Abgeordnete Mag. Ulrike Lunacek (Grüne): Herr Präsident! Frau Ministerin! Hohes Haus! Es geht hier um die Besprechung einer Anfrage und deren Beantwortung durch die Frau Außenministerin. (Lebhafte Rufe und Gegenrufe zwischen Abgeordneten der ÖVP und der Grünen. – Präsident Dr. Fischer gibt das Glockenzeichen.)  – Danke. – Darin ist es um ihre Rede anlässlich der Auslandskulturtagung Ende August gegangen. (Weitere anhaltende Rufe und Gegenrufe zwischen Abgeordneten der ÖVP und der Grünen. – Abg. Schwarzenberger: Sie hat gesagt, die Lumpen-Partie da drüben! – Ruf bei den Freiheitlichen: Das hat sie gesagt? – Abg. Dr. Partik-Pablé: Da sollte man das Protokoll einsehen! Das sind Methoden!)
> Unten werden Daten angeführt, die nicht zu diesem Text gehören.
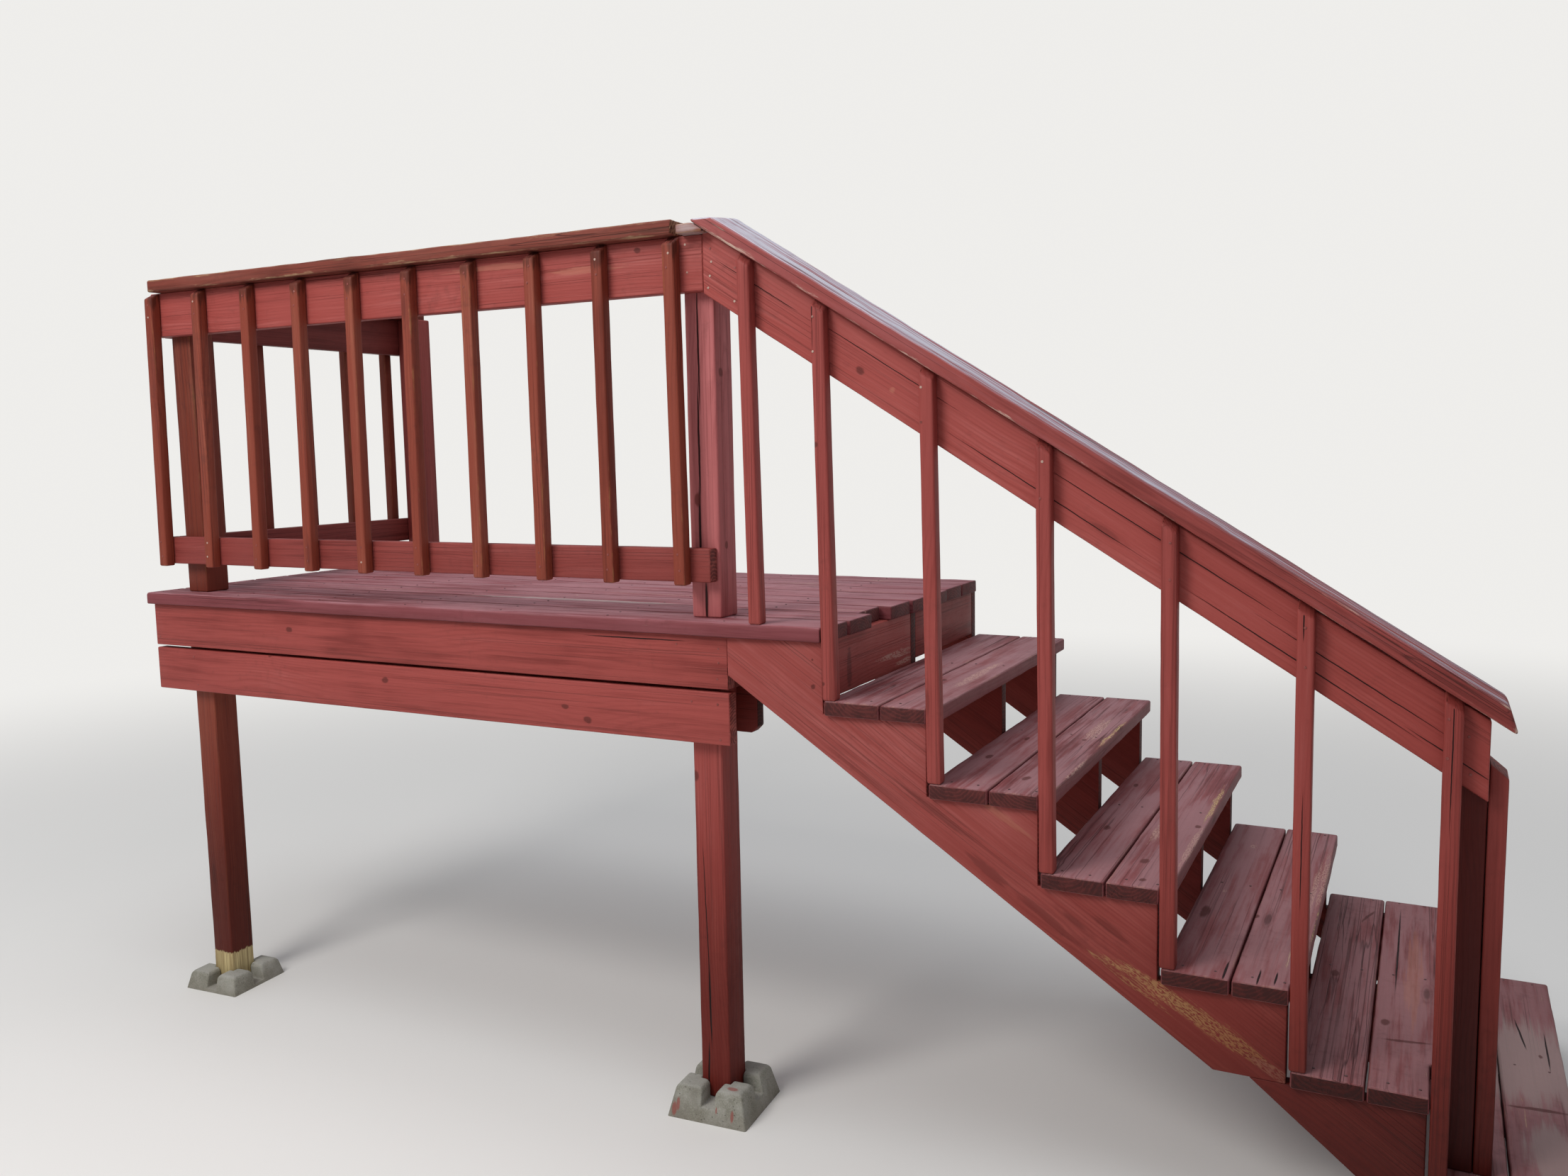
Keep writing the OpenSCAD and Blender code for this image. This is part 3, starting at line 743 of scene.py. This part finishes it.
# The corner post's right side: y and z
postMarks += marksOn(0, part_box("corner_post")[1].x, (
    ("knot", -1.1, 0.749, alongZ, 0.014, 0.011),
    ("knot", -1.09, 0.3, alongZ, 0.012, 0.009),
))
groundMarks = marksOn(1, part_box("ground_post_right")[0].y, (
    ("crack", 0.8735, -0.725, (0.028, 0, -1), 0.24, 0.0016),
    ("crack", 0.878, -0.95, (0.01, 0, -1), 0.14, 0.003),
    ("crack", 0.869, -1.14, (-0.03, 0, -1), 0.08, 0.0024),
    ("knot", 0.85, -0.32, alongZ, 0.016, 0.01),
))
patchDown = (1, 0, -0.5)
stringerMarks = marksOn(1, rimFace, (
    ("bare", 1.995, -0.64, patchDown, 0.07, 0.011),
    ("bare", 2.085, -0.685, patchDown, 0.11, 0.026),
    ("bare", 2.19, -0.74, patchDown, 0.13, 0.024),
    ("pale", 2.33, -0.82, patchDown, 0.06, 0.012),
    ("knot", 1.226, 0.024, alongX, 0.004, 0.004),
    ("knot", 1.225, -0.044, alongX, 0.007, 0.007),
    ("scuff", 1.7, -0.31, downStringer, 0.11, 0.01),
    ("smudge", 1.684, -0.458, downStringer, 0.05, 0.012),
    ("smudge", 1.974, -0.555, downStringer, 0.06, 0.012),
    ("smudge", 1.81, -0.537, downStringer, 0.07, 0.014),
    ("smudge", 1.56, -0.33, downStringer, 0.12, 0.014),
    ("crack", 2.48, -0.87, downStringer, 0.09, 0.002),
))
flightMarks = marksOn(1, balusterFace, (
    ("crack", 1.245, 0.862, alongZ, 0.09, 0.0015),
    ("knot", 1.249, 0.559, alongX, 0.011, 0.009),
    ("knot", 1.258, -0.032, alongX, 0.006, 0.006),
    ("crack", 2.361, 0.175, alongZ, 0.045, 0.0014),
    ("crack", 2.641, -0.08, alongZ, 0.165, 0.0013),
    ("crack", 1.052, 0.16, alongZ, 0.075, 0.0014),
    ("crack", 2.368, -0.311, alongZ, 0.135, 0.0013),
))
# Dirt on the tops of the landing's balusters
balusterMarks = marksOn(1, balusterFace, (
    ("dirt", -0.15, 1.075, alongX, 1.3, 0.04),
))
# The riser board's face towards the flight: y and z
headerMarks = marksOn(0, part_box("head_riser_front")[1].x, (
    ("pale", -0.7, -0.035, alongY, 0.14, 0.012),
    ("pale", -0.64, -0.062, alongY, 0.08, 0.008),
    ("water", -1.02, -0.02, alongZ, 0.06, 0.016),
))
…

Ich würde mich jetzt sehr freuen, wenn die werten Damen und Herren Abgeordneten ihre Aufmerksamkeit in Richtung Podium lenkten und nicht weiter diskutierten. Meine Zeit hier ist nur beschränkt. Gut. (Weitere Zwischenrufe und Unruhe im Saal.)

Frau Ministerin! Sie haben in Ihrer Rede bei der Auslandskulturtagung vor den österreichischen Kulturattachés und Botschaftern den deutschen Außenminister kritisiert und gemeint, er habe von den besonderen historischen Erfahrungen Österreichs und Deutschlands gesprochen und dass er damit beide Staaten gleichermaßen für den Nationalsozialismus verantwortlich machen wollte. Sie haben gesagt, dass diese Haltung schlichtweg falsch sei, und weiters haben Sie gesagt, dass sich die historische Erfahrung Österreichs in wesentlichen Punkten von jener Deutschlands unterscheidet, denn Österreich ist am 13. März 1938 militärisch überfallen und okkupiert worden.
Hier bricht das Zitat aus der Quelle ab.